As my previous post states, if you're only editing and not doing the final mix, speakers are far, far more practical than headphones. And if you were doing the final mix, $100 ain't gonna cut it either way.


www.derekmok.com
Re: Speakers for Video & Sound Editing- Need Suggestions
June 13, 2009 11:18AM
I have been following this thread for a couple of days. First of all let me state that I have, and use, the M-Audio speakers that skiley asked about in the first post.

The thing about FCP is scalability. Some of you are finishing feature films with it. Others of us may be doing vanity videos for our friends kids.

When I am working on a project for the broadcast networks, I don't finish audio on my system with $100 speakers. I DO sometimes offline material however.

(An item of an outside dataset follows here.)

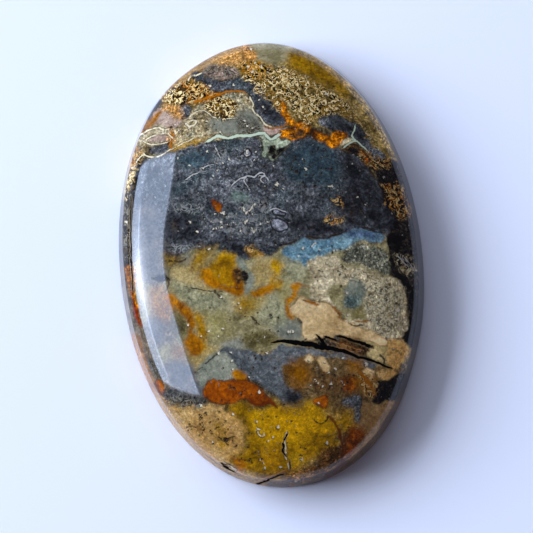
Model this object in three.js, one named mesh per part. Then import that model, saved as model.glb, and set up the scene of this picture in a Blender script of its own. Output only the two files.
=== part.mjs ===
// Palm root agate: one oval cabochon, polished on its dome and sawn flat on its back.
// Millimetres, +Z up. The flat back lies on z = 0, and the long axis is Y.
import * as THREE from 'three';
import { mergeVertices } from 'three/addons/utils/BufferGeometryUtils.js';

// The oval, seen from above
const OVAL_LENGTH = 38.6;
const OVAL_WIDTH = 26.0;
// A plain ellipse has a fullness of 2, and a larger one fills its corners a little more
const OVAL_FULLNESS = 2.08;
// Hand grinding left the oval a little flat at the top left and the bottom right
const GROUND_FLATS = [
  { direction: THREE.MathUtils.degToRad(103), depth: 0.34, spread: THREE.MathUtils.degToRad(13) },
  { direction: THREE.MathUtils.degToRad(316), depth: 0.13, spread: THREE.MathUtils.degToRad(13) },
];

// The section, from the back up
const HEIGHT = 6.6;
const BEVEL_INSET = 0.45;
const BEVEL_HEIGHT = 0.4;
// The wall leans in so that a bezel can hold the stone
const WALL_LEAN = 0.55;
const WALL_TOP = 2.9;
const SHOULDER_INSET = 4.28;
const DOME_RISE = 1.4;
// How far the shoulder's curve keeps to the wall and to the dome at its two ends
const WALL_HOLD = 0.1;
const DOME_HOLD = 3.5;
// The dome meets the shoulder at the same slope all round, as on a wheel-ground stone
const SHOULDER_SLOPE = 2 * DOME_RISE / (OVAL_WIDTH / 2 - SHOULDER_INSET);

// How finely the faces follow the curves
const SEGMENTS = 96;
const SHOULDER_STEPS = 10;
const DOME_STEPS = 8;

// Distance from the centre to the edge of the oval, in one direction
function ovalRadius(angle) {
  const across = Math.abs(2 * Math.cos(angle) / OVAL_WIDTH) ** OVAL_FULLNESS;
  const along = Math.abs(2 * Math.sin(angle) / OVAL_LENGTH) ** OVAL_FULLNESS;
  let radius = (across + along) ** (-1 / OVAL_FULLNESS);
  for (const flat of GROUND_FLATS) {
    const turn = angle - flat.direction;
    const away = Math.atan2(Math.sin(turn), Math.cos(turn)) / flat.spread;
    radius -= flat.depth * Math.exp(-away * away);
  }
  return radius;
}

// The section in one direction, from the middle of the back, out and up, to the top of the dome
function section(angle) {
  const radius = ovalRadius(angle);
  const domeRadius = radius - SHOULDER_INSET;
  const shoulderTop = HEIGHT - DOME_RISE;
  const wallRadius = radius - WALL_LEAN;
  // The shoulder leaves the wall along its lean and meets the dome at the dome's own slope
  const wallEnd = new THREE.Vector2(wallRadius, WALL_TOP);
  const domeEnd = new THREE.Vector2(domeRadius, shoulderTop);
  const upTheWall = new THREE.Vector2(-WALL_LEAN, WALL_TOP - BEVEL_HEIGHT).setLength(WALL_HOLD);
  const downTheDome = new THREE.Vector2(1, -SHOULDER_SLOPE).setLength(DOME_HOLD);
  const shoulder = new THREE.CubicBezierCurve(
    wallEnd,
    wallEnd.clone().add(upTheWall),
    domeEnd.clone().add(downTheDome),
    domeEnd,
  );
  // The long way, the dome stays flatter in the middle and falls faster near its ends
  const crown = SHOULDER_SLOPE * domeRadius / DOME_RISE;
  const points = [
    new THREE.Vector2(0, 0),
    new THREE.Vector2(radius - BEVEL_INSET, 0),
    new THREE.Vector2(radius, BEVEL_HEIGHT),
    ...shoulder.getPoints(SHOULDER_STEPS),
  ];
  for (let step = 1; step <= DOME_STEPS; step += 1) {
    const reach = 1 - step / DOME_STEPS;
    points.push(new THREE.Vector2(domeRadius * reach, HEIGHT - DOME_RISE * reach ** crown));
  }
  return points;
}

// A round turned blank gives the mesh, and each direction of it is then cut to its own section
function cabochonGeometry() {
  const blank = new THREE.LatheGeometry(section(0), SEGMENTS);
  const position = blank.getAttribute('position');
  const stations = section(0).length;
  for (let segment = 0; segment <= SEGMENTS; segment += 1) {
    // The last column of the blank closes on the first, so it takes the same angle
    const angle = 2 * Math.PI * (segment % SEGMENTS) / SEGMENTS;
    section(angle).forEach((point, station) => {
      const vertex = segment * stations + station;
      position.setXYZ(vertex, point.x * Math.cos(angle), point.x * Math.sin(angle), point.y);
    });
  }
  blank.deleteAttribute('normal');
  blank.deleteAttribute('uv');
  const solid = mergeVertices(blank);
  // The oval's box is centred on the origin, and the back stays on z = 0
  solid.computeBoundingBox();
  const middle = solid.boundingBox.getCenter(new THREE.Vector3());
  solid.translate(-middle.x, -middle.y, 0);
  solid.computeVertexNormals();
  return solid;
}

// Polished chalcedony, slate and ochre taken together
const agate = new THREE.MeshStandardMaterial({ color: 0x6f6a5c, roughness: 0.06, metalness: 0 });

const cabochon = new THREE.Mesh(cabochonGeometry(), agate);
cabochon.name = 'cabochon';

const stone = new THREE.Group();
stone.add(cabochon);

export default stone;
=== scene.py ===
# Palm root agate cabochon: the polished stone with its mineral pattern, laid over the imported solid.
# The pattern is drawn: each patch and vein is a named shape, placed in the photograph's pixels.
import math

import bpy
import numpy as np
from mathutils import Matrix, Vector


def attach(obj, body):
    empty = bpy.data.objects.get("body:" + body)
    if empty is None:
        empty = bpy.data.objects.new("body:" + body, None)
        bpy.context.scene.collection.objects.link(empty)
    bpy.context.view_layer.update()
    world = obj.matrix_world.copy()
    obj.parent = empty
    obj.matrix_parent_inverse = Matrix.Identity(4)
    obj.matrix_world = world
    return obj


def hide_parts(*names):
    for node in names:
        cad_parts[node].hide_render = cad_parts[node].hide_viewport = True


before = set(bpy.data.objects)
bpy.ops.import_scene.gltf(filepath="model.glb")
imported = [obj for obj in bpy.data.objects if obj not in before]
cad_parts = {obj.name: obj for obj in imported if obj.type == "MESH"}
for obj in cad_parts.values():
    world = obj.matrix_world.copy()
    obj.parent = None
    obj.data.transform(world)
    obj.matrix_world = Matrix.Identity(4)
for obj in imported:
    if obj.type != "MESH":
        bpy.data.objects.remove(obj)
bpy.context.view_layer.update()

MM = 0.001

# The stone's own measures, in millimetres, as in the part's source
OVAL_LENGTH = 38.6
OVAL_WIDTH = 26.0
OVAL_FULLNESS = 2.08
# Direction in degrees, depth and spread in degrees of the two flats left by hand grinding
GROUND_FLATS = ((103, 0.34, 13), (316, 0.13, 13))
HEIGHT = 6.6
BEVEL_INSET = 0.45
BEVEL_HEIGHT = 0.4
WALL_LEAN = 0.55
WALL_TOP = 2.9
SHOULDER_INSET = 4.28
DOME_RISE = 1.4
WALL_HOLD = 0.1
DOME_HOLD = 3.5
SHOULDER_SLOPE = 2 * DOME_RISE / (OVAL_WIDTH / 2 - SHOULDER_INSET)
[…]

Dan described an ideally engineered room to do a final mix for a big budget project. I think the total revenue I have generated with my attic edit room would probably not buy wall coverings for that bay.

So skiley, as an owner of those speakers, I can recommend them. Work on small projects, or edit your film and you will be happy. If you are doing something that will eventually be projected in a theater, or submitted to a broadcast or cable network, hire a sound mixer in a proper room for your final mix.